ANR:Application Not Responding,即应用无响应
ANR日志Trace文件获取
系统生成的Trace文件保存在data/anr,可以用过命令adb pull data/anr/取出
traces.txt只保留最后一次ANR的信息,Android系统有个DropBox功能功能,它能记录系统出现的crash错误.因此保留有发生过的ANR的信息.(log路径:/data/system/dropbox)
获取系统crash log: adb shell dumpsys dropbox --print >>log.txt
- Trace文件怎么生成的?
- 当APP(包括系统APP和用户APP)进程出现ANR、应用响应慢或WatchDog的监视没有得到回馈时,
- 系统会dump此时的top进程,进程中Thread的运行状态就都dump到这个Trace文件中了.
导致ANR的常见几种情况:
1:Input dispatching timed out(5 seconds) 按键或触摸事件处理超时(一般是UI主线程做了耗时的操作,这类ANR最常见)
2:BroadcastTimeout(10 seconds) 广播的分发和处理超时(一般是onReceiver执行时间过长)

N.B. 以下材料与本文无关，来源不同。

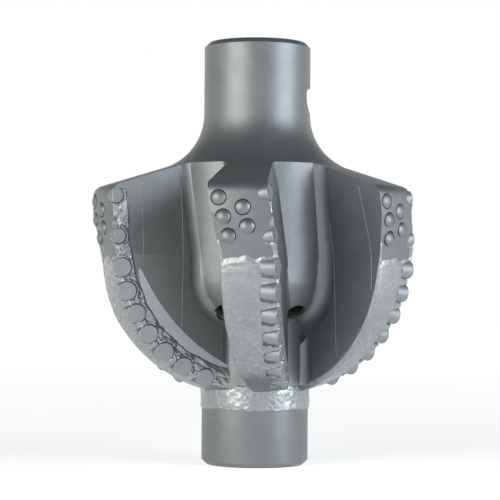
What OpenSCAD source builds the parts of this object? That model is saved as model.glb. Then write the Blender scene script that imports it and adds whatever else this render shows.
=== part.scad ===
// PDC reamer for pull-back drilling: a one-piece six-blade steel body with brazed cutters,
// gauge buttons, screwed-in jet nozzles and weld-deposited hardfacing.
// It stands on the end face of its lower shank. +Z runs up the tool's axis, and the origin is
// the centre of that end face. Blade 1 points along -Y. The cutters face the turning
// direction, which is anticlockwise seen from above. Lengths are in millimetres.

/* [Shank] */
// Outside diameter of both shanks
shank_d = 114.3; // [108:0.1:120]
// Height of the whole tool
tool_h = 452; // [445:1:480]
// Bevel at the outer edge of each end face
end_bevel = 5.2; // [2:0.1:6]
// Height of the top of the lower shank, where the hub starts
neck_top = 86; // [78:0.5:88]
// Radius of the flare between the upper shank and the back cone
flare_r = 62; // [50:1:70]

/* [Threaded sockets] */
// Depth of each threaded socket, counterbore included
socket_depth = 111; // [100:1:116]
// Diameter of the plain counterbore at the mouth of a socket
counterbore_d = 90.5; // [88:0.1:92]
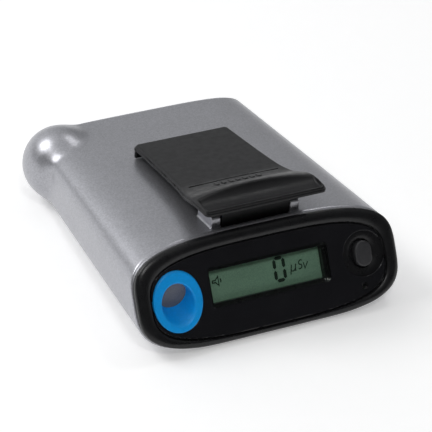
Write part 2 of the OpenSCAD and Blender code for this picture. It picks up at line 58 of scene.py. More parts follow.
def corners(node):
    """Lowest and highest corner of a CAD node, in millimetres."""
    low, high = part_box(node)
    return np.array(low) / MM, np.array(high) / MM


def middle(node):
    low, high = corners(node)
    return (low + high) / 2


# ---- Places, taken from the frame ----

LEAN = math.radians(30)
SIN, COS, TAN = math.sin(LEAN), math.cos(LEAN), math.tan(LEAN)
FACE_OUT = np.array([0, -COS, SIN])
FACE_UP = np.array([0, SIN, COS])

GASKET_D = 0.2
FACE = middle("bezel_gasket") - GASKET_D * FACE_OUT
CASE_W = corners("case_shell")[1][0]
CELL = middle("battery_cell")
HORN = middle("horn_mesh")
PIN = middle("clip_pin")
CLIP_LOW, CLIP_HIGH = corners("belt_clip")
LABEL = middle("blank_label")
BEZEL_FRONT = corners("front_bezel")[0][1]


def on_face(point):
    """A point as (right, up the face, out of the face) from the middle of the face."""
    offset = np.asarray(point) - FACE
    return np.array([offset[0], offset @ FACE_UP, offset @ FACE_OUT])


VIEW = on_face(middle("lcd_window"))
BUTTON = on_face(middle("button_switch"))
LIGHT = on_face(middle("light_pipe"))

# Case
FRONT_H = 22.0
REAR_H = 16.6
REAR_W = 28.2
REAR_Y = 35.6
FRONT_N = 3.5
REAR_N = 4.8
FOOT_CUT = 0.3
WALL = 1.6
REAR_ROUND = 1.6
EDGE_ROUND = 0.6
DOME_R = 9.2
DOME_Y = 30.2
DOME_BLEND = 1.7
TUBE_R = 6.6
CHAMBER_R = 5.5
PLUG_HOLE_R = 6.2
PLUG_Y = 33.0
POCKET_LOW = np.array([-8.75, -25.0, 19.6])
POCKET_HIGH = np.array([8.75, -16.4, 40.0])
EAR_X0, EAR_X1 = 8.9, 11.2
EAR_R = 2.3
PIN_R = 0.78
SCREW_AT = ((6, -12), (6, 24))
SCREW_R = 0.97
SCREW_HEAD_R = 1.93
SCREW_EDGE = 1.95  # from the edge of the frame's box to a screw's axis
LABEL_W, LABEL_L, LABEL_R = 13.2, 10.2, 2.2

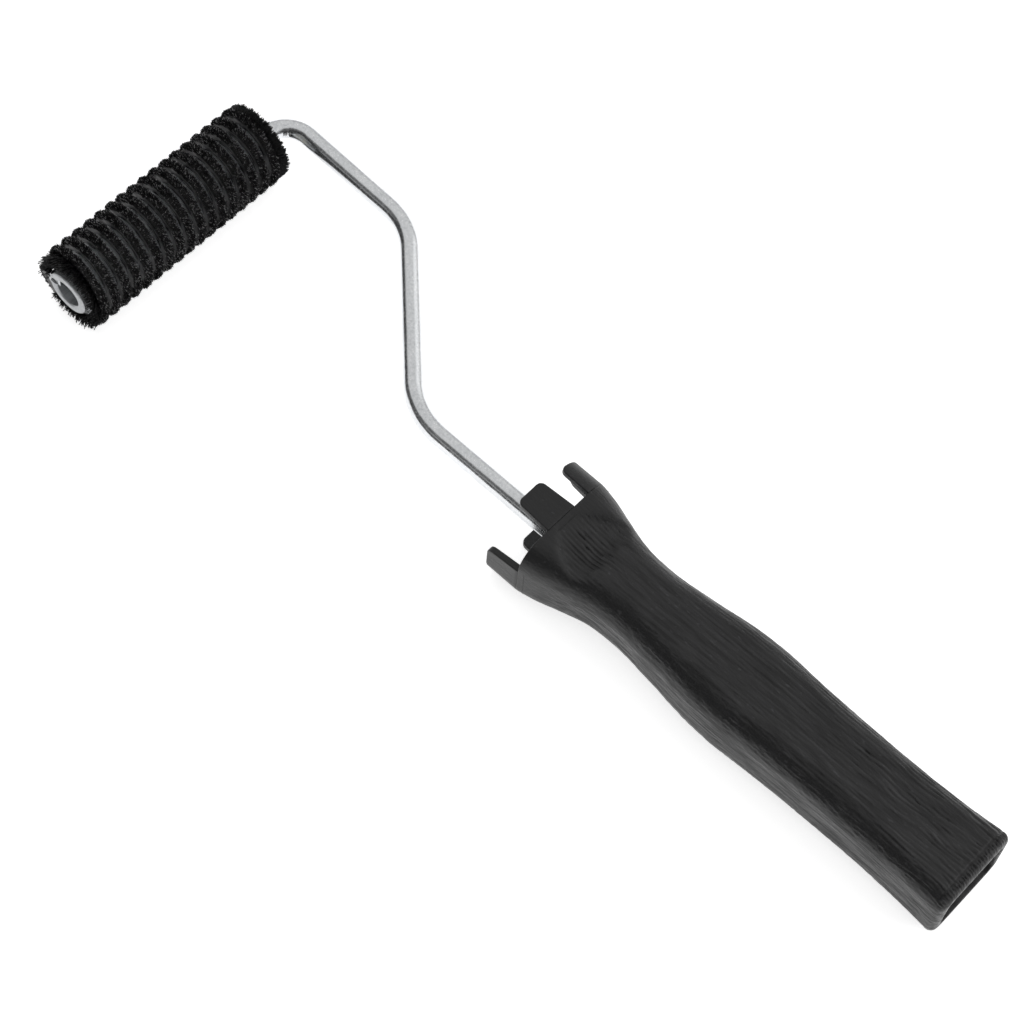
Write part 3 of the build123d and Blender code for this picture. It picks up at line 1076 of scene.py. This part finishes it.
@dataclass
class WoundBrush:
    """The brush strip wound on the tube: a packed ribbon, cut strands over it and a few strays."""

    pitch: float = 4.15
    margin: float = 1.75
    seat: float = 6.92
    tip_radius: float = 12.62
    strand_radius: float = 0.125
    strands_per_piece: int = 22500
    strand_pieces: int = 4
    strand_seed: int = 40
    root_reach: float = 3.1
    root_half_width: float = 0.68
    tip_half_width: float = 1.24
    shoulder_drop: float = 1.35
    dome_rise: float = 1.25
    tip_scatter: tuple[float, float] = (-0.22, 0.12)
    lean: float = 0.42
    ribbon_steps: int = 84
    ribbon: tuple[tuple[float, float], ...] = (
        (0.42, 0.62), (1.6, 0.68), (2.6, 0.84), (3.5, 1.0), (4.2, 1.12), (4.5, 1.05), (4.8, 0.6))
    ribbon_wobble: float = 0.12
    loose_sides: int = 3
    loose_rings: int = 5
    mean_radius: float = 10.5
    fans: tuple[Fan, ...] = (Fan(-1, 0.15, 4.1, 1100), Fan(1, 0.9, 1.6, 2600))
    fan_root: float = 1.7
    fan_foot: float = 5.3
    fan_top: float = 5.5
    strays_per_end: int = 40
    axis: tuple[float, float] = field(init=False)
    start_y: float = field(init=False)
    length: float = field(init=False)

    def __post_init__(self) -> None:
        """Takes the roller's axis and the tube's ends from the frame."""
        low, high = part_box("core_tube")
        self.axis = ((low.x + high.x) / 2 / MM, (low.z + high.z) / 2 / MM)
        self.start_y = low.y / MM + self.margin
        self.length = (high.y - low.y) / MM - 2 * self.margin

    @property
    def turns(self) -> float:
        """How many times the strip goes round the tube."""
        return self.length / self.pitch

    def spot(self, turn: np.ndarray, reach: np.ndarray, across: np.ndarray) -> np.ndarray:
        """Points on the winding.

        Args:
            turn: How many turns from the strip's start at the free end.
            reach: Distance from the roller's axis.
            across: Distance from the middle of the row, towards the wire's bend.

        Returns:
            The points, one row each.
        """
        angle = FULL_TURN * turn
        turn, reach, across = np.broadcast_arrays(turn, reach, across)
        return np.stack([self.axis[0] - reach * np.cos(angle), self.start_y + self.pitch * turn + across,
                         self.axis[1] - reach * np.sin(angle)], axis=-1)

    def build_ribbon(self) -> bpy.types.Object:
        """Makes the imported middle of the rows, with a UV that counts millimetres along and out.

        Returns:
            The ribbon, as one closed mesh that stands for its CAD node.
        """
        steps = int(self.turns * self.ribbon_steps) + 1
        turn = np.linspace(0, self.turns, steps)[:, None]
        right = list(self.ribbon)
        profile = np.array(right + [(reach, -half) for reach, half in reversed(right)])
        reach, across = profile[:, 0][None, :], profile[:, 1][None, :]
        wobble = self.ribbon_wobble * soft_noise(turn * 26, np.sign(across) * 3 + 5, 21) * (reach > 1.5)
        tall = self.ribbon_wobble * soft_noise(turn * 40, reach * 0, 22) * (reach > 4)
        rows = self.spot(turn, self.seat + reach + tall, across * (1 + wobble))
        ribbon = make_piece("bristle_rows", rows, ring_faces(steps, len(profile)), 60)
        layer = ribbon.data.uv_layers.new(name=PAINTED_SHEEN_MASS.strip_map)
        index = np.empty(len(ribbon.data.loops), int)
        ribbon.data.loops.foreach_get("vertex_index", index)
        along = index // len(profile) * (FULL_TURN * self.mean_radius / self.ribbon_steps)
        outward = profile[index % len(profile), 0]
        layer.data.foreach_set("uv", np.stack([along, outward], axis=1).astype(np.float32).ravel())
        return ribbon

    def strand_tree(self) -> bpy.types.NodeTree:
        """The node tree that plants cut strands along a stretch of the winding.

        Returns:
            The tree.  Its inputs are the number of strands, the first and last turn, and the seed.
        """
        tree = bpy.data.node_groups.new("brush_strands", "GeometryNodeTree")
        face = tree.interface
        face.new_socket("Geometry", in_out="OUTPUT", socket_type="NodeSocketGeometry")
        for name, kind in (("Count", "NodeSocketInt"), ("First Turn", "NodeSocketFloat"),
                           ("Last Turn", "NodeSocketFloat"), ("Seed", "NodeSocketInt"),
                           ("Strand Radius", "NodeSocketFloat"), ("Material", "NodeSocketMaterial")):
            face.new_socket(name, in_out="INPUT", socket_type=kind)
        given = add_node(tree, "NodeGroupInput").outputs
        index = add_node(tree, "GeometryNodeInputIndex").outputs[0]

        def seeded(step: int) -> bpy.types.NodeSocket:
            """The tree's seed plus a step, so that each random value differs."""
            return add_node(tree, "ShaderNodeMath", [given["Seed"], step], operation="ADD").outputs[0]

        def chance(low: float, high: float, step: int) -> bpy.types.NodeSocket:
            """A random number from low to high for each strand, drawn with the seed plus a step."""
            return add_node(tree, "FunctionNodeRandomValue", {2: low, 3: high, "Seed": seeded(step)},
                            data_type="FLOAT").outputs[1]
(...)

3:ServiceTimeout(20 seconds) Service的启动和执行超时
另外还有ProviderTimeout和WatchDog等导致的ANR.还有当系统内存或CPU资源不足时容易出现ANR,一般这种情况会有lowmemorykill的log打印.
应用ANR产生的时候,ActivityManagerService的appNotResponding方法就会被调用,然后在/data/anr/traces.txt文件中写入ANR相关信息.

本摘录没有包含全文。